Required task —
The entire listing is to be repeated verbatim.

Information shown —
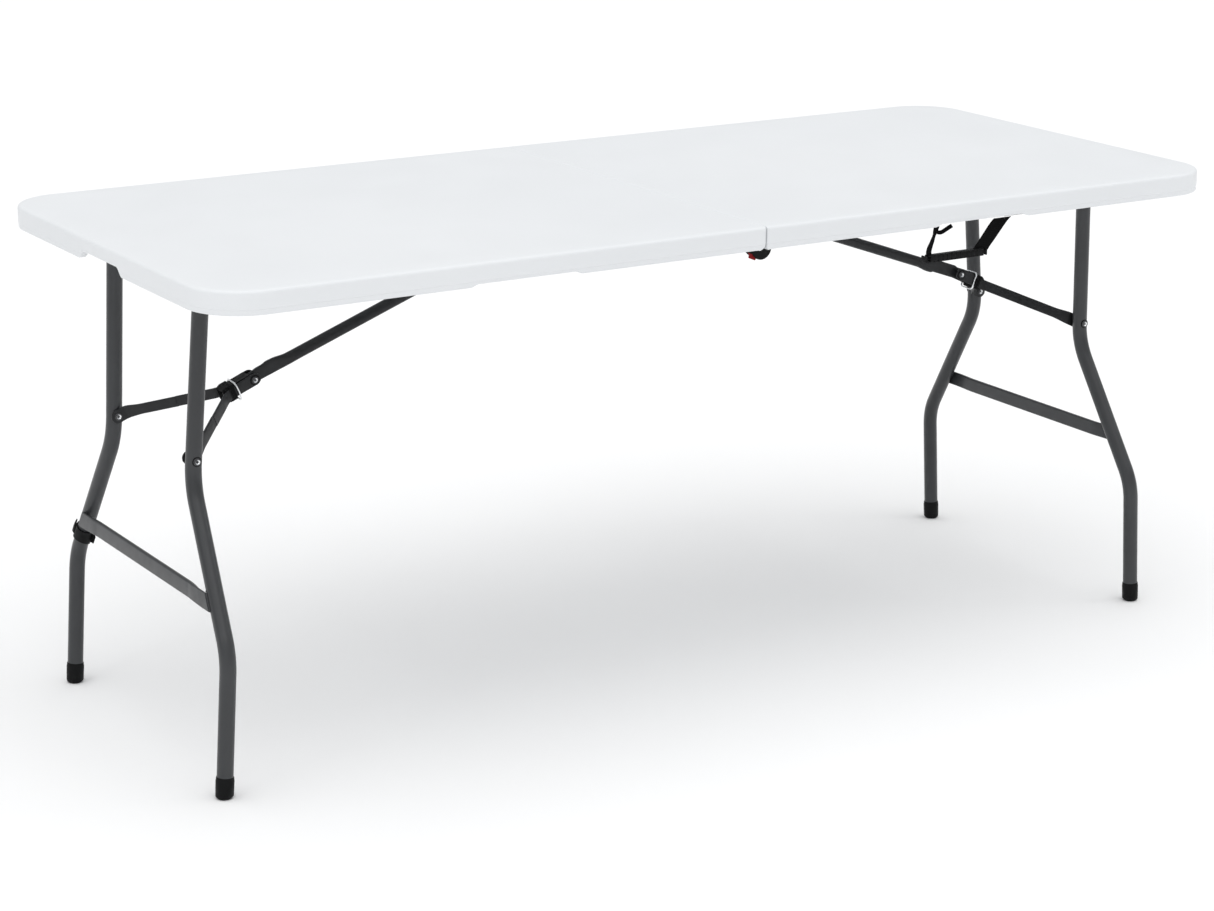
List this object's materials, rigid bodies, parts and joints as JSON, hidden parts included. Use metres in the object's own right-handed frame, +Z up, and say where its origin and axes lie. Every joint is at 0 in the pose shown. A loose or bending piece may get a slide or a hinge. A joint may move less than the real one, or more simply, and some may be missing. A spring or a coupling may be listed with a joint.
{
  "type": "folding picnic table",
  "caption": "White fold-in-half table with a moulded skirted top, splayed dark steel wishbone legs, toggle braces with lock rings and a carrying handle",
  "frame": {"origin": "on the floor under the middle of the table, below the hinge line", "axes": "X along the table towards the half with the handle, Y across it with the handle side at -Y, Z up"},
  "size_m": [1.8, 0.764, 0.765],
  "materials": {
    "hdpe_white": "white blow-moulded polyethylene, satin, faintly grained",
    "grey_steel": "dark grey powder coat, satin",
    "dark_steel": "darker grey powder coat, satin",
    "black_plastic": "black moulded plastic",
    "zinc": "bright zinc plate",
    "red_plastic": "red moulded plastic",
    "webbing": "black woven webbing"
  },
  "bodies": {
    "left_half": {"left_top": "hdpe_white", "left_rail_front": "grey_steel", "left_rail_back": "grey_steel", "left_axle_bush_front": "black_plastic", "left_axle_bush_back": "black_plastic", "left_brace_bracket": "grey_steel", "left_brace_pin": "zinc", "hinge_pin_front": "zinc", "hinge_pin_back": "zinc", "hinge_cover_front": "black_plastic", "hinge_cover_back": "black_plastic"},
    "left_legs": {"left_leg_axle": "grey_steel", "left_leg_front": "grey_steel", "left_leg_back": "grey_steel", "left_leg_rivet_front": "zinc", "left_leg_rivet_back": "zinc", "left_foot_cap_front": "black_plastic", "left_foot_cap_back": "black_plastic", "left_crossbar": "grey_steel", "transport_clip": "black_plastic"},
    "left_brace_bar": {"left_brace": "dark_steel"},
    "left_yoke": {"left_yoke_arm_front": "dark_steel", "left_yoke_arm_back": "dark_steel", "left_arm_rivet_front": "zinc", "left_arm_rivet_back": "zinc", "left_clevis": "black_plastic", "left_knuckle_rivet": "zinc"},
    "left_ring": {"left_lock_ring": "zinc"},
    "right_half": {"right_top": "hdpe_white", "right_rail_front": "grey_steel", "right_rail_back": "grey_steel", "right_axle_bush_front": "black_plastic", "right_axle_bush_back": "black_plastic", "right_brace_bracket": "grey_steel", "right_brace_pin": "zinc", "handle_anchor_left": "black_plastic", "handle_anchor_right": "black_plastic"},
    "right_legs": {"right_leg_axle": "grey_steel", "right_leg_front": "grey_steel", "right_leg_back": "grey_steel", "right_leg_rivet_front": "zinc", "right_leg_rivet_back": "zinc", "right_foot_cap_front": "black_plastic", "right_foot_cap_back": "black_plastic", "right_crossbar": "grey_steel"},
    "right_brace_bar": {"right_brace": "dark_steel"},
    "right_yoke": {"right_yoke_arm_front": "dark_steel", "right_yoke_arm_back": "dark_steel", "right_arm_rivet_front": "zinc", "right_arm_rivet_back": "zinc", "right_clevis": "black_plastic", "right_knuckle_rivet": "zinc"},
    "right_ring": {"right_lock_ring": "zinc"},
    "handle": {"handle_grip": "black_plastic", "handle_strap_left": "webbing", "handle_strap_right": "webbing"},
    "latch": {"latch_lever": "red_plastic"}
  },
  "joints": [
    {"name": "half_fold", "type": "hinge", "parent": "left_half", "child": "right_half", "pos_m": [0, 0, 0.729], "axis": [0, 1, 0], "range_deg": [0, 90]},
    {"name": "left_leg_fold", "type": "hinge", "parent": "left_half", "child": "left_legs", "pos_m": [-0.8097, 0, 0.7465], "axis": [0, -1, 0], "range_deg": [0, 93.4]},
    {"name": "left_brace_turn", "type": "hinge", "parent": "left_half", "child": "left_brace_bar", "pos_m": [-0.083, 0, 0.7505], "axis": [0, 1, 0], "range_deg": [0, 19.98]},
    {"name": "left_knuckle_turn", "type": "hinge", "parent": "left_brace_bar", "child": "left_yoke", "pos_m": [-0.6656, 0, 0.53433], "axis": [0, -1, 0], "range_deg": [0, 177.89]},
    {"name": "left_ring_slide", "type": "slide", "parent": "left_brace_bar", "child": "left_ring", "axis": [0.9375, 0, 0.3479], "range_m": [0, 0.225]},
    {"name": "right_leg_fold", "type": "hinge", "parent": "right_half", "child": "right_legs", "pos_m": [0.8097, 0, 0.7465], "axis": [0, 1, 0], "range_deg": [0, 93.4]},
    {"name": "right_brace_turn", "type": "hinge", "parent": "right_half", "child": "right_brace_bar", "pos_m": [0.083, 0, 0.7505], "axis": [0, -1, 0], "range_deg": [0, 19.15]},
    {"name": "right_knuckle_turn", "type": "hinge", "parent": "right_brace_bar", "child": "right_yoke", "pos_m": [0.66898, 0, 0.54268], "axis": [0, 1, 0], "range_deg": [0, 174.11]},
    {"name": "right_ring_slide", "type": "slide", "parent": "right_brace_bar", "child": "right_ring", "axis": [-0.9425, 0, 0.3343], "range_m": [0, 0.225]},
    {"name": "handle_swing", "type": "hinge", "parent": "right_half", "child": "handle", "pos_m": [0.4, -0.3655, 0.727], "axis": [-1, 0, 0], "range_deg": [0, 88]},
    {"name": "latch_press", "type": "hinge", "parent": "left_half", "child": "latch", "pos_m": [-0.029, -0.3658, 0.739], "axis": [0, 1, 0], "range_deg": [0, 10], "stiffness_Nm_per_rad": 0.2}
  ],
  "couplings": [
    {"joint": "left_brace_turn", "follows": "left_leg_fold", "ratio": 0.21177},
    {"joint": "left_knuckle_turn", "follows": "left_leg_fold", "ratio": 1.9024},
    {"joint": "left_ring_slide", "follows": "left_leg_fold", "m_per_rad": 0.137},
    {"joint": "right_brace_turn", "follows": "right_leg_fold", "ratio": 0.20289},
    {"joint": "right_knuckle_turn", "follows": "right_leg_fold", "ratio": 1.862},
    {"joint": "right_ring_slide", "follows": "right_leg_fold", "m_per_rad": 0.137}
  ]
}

Result of the exercise —
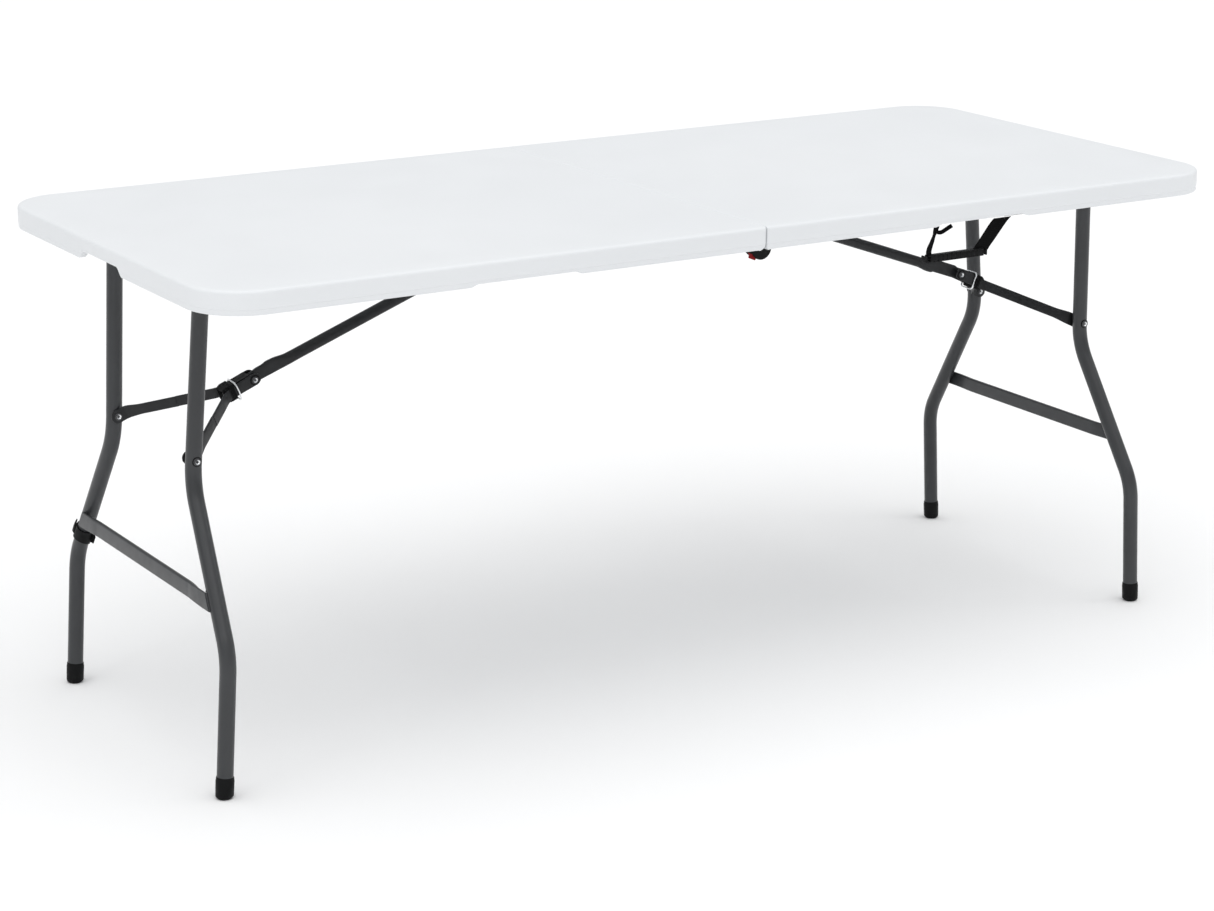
List this object's materials, rigid bodies, parts and joints as JSON, hidden parts included. Use metres in the object's own right-handed frame, +Z up, and say where its origin and axes lie. Every joint is at 0 in the pose shown. A loose or bending piece may get a slide or a hinge. A joint may move less than the real one, or more simply, and some may be missing. A spring or a coupling may be listed with a joint.
{
  "type": "folding picnic table",
  "caption": "White fold-in-half table with a moulded skirted top, splayed dark steel wishbone legs, toggle braces with lock rings and a carrying handle",
  "frame": {"origin": "on the floor under the middle of the table, below the hinge line", "axes": "X along the table towards the half with the handle, Y across it with the handle side at -Y, Z up"},
  "size_m": [1.8, 0.764, 0.765],
  "materials": {
    "hdpe_white": "white blow-moulded polyethylene, satin, faintly grained",
    "grey_steel": "dark grey powder coat, satin",
    "dark_steel": "darker grey powder coat, satin",
    "black_plastic": "black moulded plastic",
    "zinc": "bright zinc plate",
    "red_plastic": "red moulded plastic",
    "webbing": "black woven webbing"
  },
  "bodies": {
    "left_half": {"left_top": "hdpe_white", "left_rail_front": "grey_steel", "left_rail_back": "grey_steel", "left_axle_bush_front": "black_plastic", "left_axle_bush_back": "black_plastic", "left_brace_bracket": "grey_steel", "left_brace_pin": "zinc", "hinge_pin_front": "zinc", "hinge_pin_back": "zinc", "hinge_cover_front": "black_plastic", "hinge_cover_back": "black_plastic"},
    "left_legs": {"left_leg_axle": "grey_steel", "left_leg_front": "grey_steel", "left_leg_back": "grey_steel", "left_leg_rivet_front": "zinc", "left_leg_rivet_back": "zinc", "left_foot_cap_front": "black_plastic", "left_foot_cap_back": "black_plastic", "left_crossbar": "grey_steel", "transport_clip": "black_plastic"},
    "left_brace_bar": {"left_brace": "dark_steel"},
    "left_yoke": {"left_yoke_arm_front": "dark_steel", "left_yoke_arm_back": "dark_steel", "left_arm_rivet_front": "zinc", "left_arm_rivet_back": "zinc", "left_clevis": "black_plastic", "left_knuckle_rivet": "zinc"},
    "left_ring": {"left_lock_ring": "zinc"},
    "right_half": {"right_top": "hdpe_white", "right_rail_front": "grey_steel", "right_rail_back": "grey_steel", "right_axle_bush_front": "black_plastic", "right_axle_bush_back": "black_plastic", "right_brace_bracket": "grey_steel", "right_brace_pin": "zinc", "handle_anchor_left": "black_plastic", "handle_anchor_right": "black_plastic"},
    "right_legs": {"right_leg_axle": "grey_steel", "right_leg_front": "grey_steel", "right_leg_back": "grey_steel", "right_leg_rivet_front": "zinc", "right_leg_rivet_back": "zinc", "right_foot_cap_front": "black_plastic", "right_foot_cap_back": "black_plastic", "right_crossbar": "grey_steel"},
    "right_brace_bar": {"right_brace": "dark_steel"},
    "right_yoke": {"right_yoke_arm_front": "dark_steel", "right_yoke_arm_back": "dark_steel", "right_arm_rivet_front": "zinc", "right_arm_rivet_back": "zinc", "right_clevis": "black_plastic", "right_knuckle_rivet": "zinc"},
    "right_ring": {"right_lock_ring": "zinc"},
    "handle": {"handle_grip": "black_plastic", "handle_strap_left": "webbing", "handle_strap_right": "webbing"},
    "latch": {"latch_lever": "red_plastic"}
  },
  "joints": [
    {"name": "half_fold", "type": "hinge", "parent": "left_half", "child": "right_half", "pos_m": [0, 0, 0.729], "axis": [0, 1, 0], "range_deg": [0, 90]},
    {"name": "left_leg_fold", "type": "hinge", "parent": "left_half", "child": "left_legs", "pos_m": [-0.8097, 0, 0.7465], "axis": [0, -1, 0], "range_deg": [0, 93.4]},
    {"name": "left_brace_turn", "type": "hinge", "parent": "left_half", "child": "left_brace_bar", "pos_m": [-0.083, 0, 0.7505], "axis": [0, 1, 0], "range_deg": [0, 19.98]},
    {"name": "left_knuckle_turn", "type": "hinge", "parent": "left_brace_bar", "child": "left_yoke", "pos_m": [-0.6656, 0, 0.53433], "axis": [0, -1, 0], "range_deg": [0, 177.89]},
    {"name": "left_ring_slide", "type": "slide", "parent": "left_brace_bar", "child": "left_ring", "axis": [0.9375, 0, 0.3479], "range_m": [0, 0.225]},
    {"name": "right_leg_fold", "type": "hinge", "parent": "right_half", "child": "right_legs", "pos_m": [0.8097, 0, 0.7465], "axis": [0, 1, 0], "range_deg": [0, 93.4]},
    {"name": "right_brace_turn", "type": "hinge", "parent": "right_half", "child": "right_brace_bar", "pos_m": [0.083, 0, 0.7505], "axis": [0, -1, 0], "range_deg": [0, 19.15]},
    {"name": "right_knuckle_turn", "type": "hinge", "parent": "right_brace_bar", "child": "right_yoke", "pos_m": [0.66898, 0, 0.54268], "axis": [0, 1, 0], "range_deg": [0, 174.11]},
    {"name": "right_ring_slide", "type": "slide", "parent": "right_brace_bar", "child": "right_ring", "axis": [-0.9425, 0, 0.3343], "range_m": [0, 0.225]},
    {"name": "handle_swing", "type": "hinge", "parent": "right_half", "child": "handle", "pos_m": [0.4, -0.3655, 0.727], "axis": [-1, 0, 0], "range_deg": [0, 88]},
    {"name": "latch_press", "type": "hinge", "parent": "left_half", "child": "latch", "pos_m": [-0.029, -0.3658, 0.739], "axis": [0, 1, 0], "range_deg": [0, 10], "stiffness_Nm_per_rad": 0.2}
  ],
  "couplings": [
    {"joint": "left_brace_turn", "follows": "left_leg_fold", "ratio": 0.21177},
    {"joint": "left_knuckle_turn", "follows": "left_leg_fold", "ratio": 1.9024},
    {"joint": "left_ring_slide", "follows": "left_leg_fold", "m_per_rad": 0.137},
    {"joint": "right_brace_turn", "follows": "right_leg_fold", "ratio": 0.20289},
    {"joint": "right_knuckle_turn", "follows": "right_leg_fold", "ratio": 1.862},
    {"joint": "right_ring_slide", "follows": "right_leg_fold", "m_per_rad": 0.137}
  ]
}